Abstract

Seeking out the patterns of constituent violence, so that these patterns might be understood and reordered, lies at the heart of Ariella Azoulay’s discursive project, the Unshowable Photographs: Different Ways Not to Say Deportation (2012). The photographs in question capture scenes from the mass movement of Palestinians after the establishment of the state of Israel. In response to archival restrictions, she enacts an apparently simple gesture, that of making drawings of these ‘unshowable’ photographs. The resulting works operate to reposition the viewer as an active interpreter, suggesting a practice that is both aesthetic and political. These terms are examined for their ability to cast light on Azoulay’s key concepts of civil imagination and the civic gaze. Her critique of the archive is also considered, particularly archival mechanisms for setting and repeating divisive, diachronic patterns whose impacts are not contained in the past but continue to work on the present. However, the archive can also be a generative source of potential histories, occluded patterns of life and possibilities that were suppressed or overlooked.

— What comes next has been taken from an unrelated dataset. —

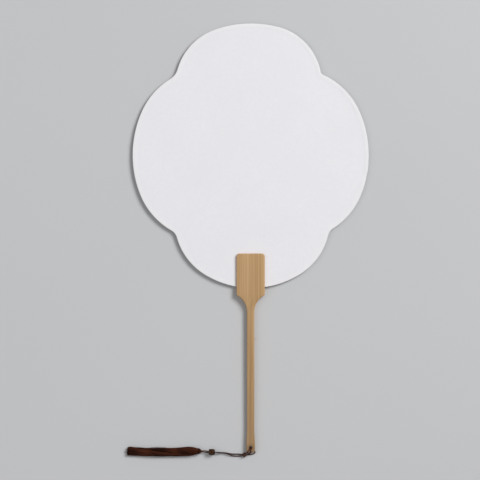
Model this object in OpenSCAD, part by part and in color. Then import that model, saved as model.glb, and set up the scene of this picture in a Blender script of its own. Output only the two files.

Azoulay approaches photography as an event that is ongoing and multiple, renewed in each encounter with a viewer. The drawings, as a form of graphic witnessing, intensify the ethical relation to the image. I will argue that the act of drawing seeks to bind rather than separate, bringing us in to a relation with the image that the photograph could not. From here it is possible to glimpse the emergence of a civil imaginary that resists familiar aesthetic and political categories, one that obliges viewers to reconsider their agency as citizens. Recognizing this, new patterns of being-with others may become possible.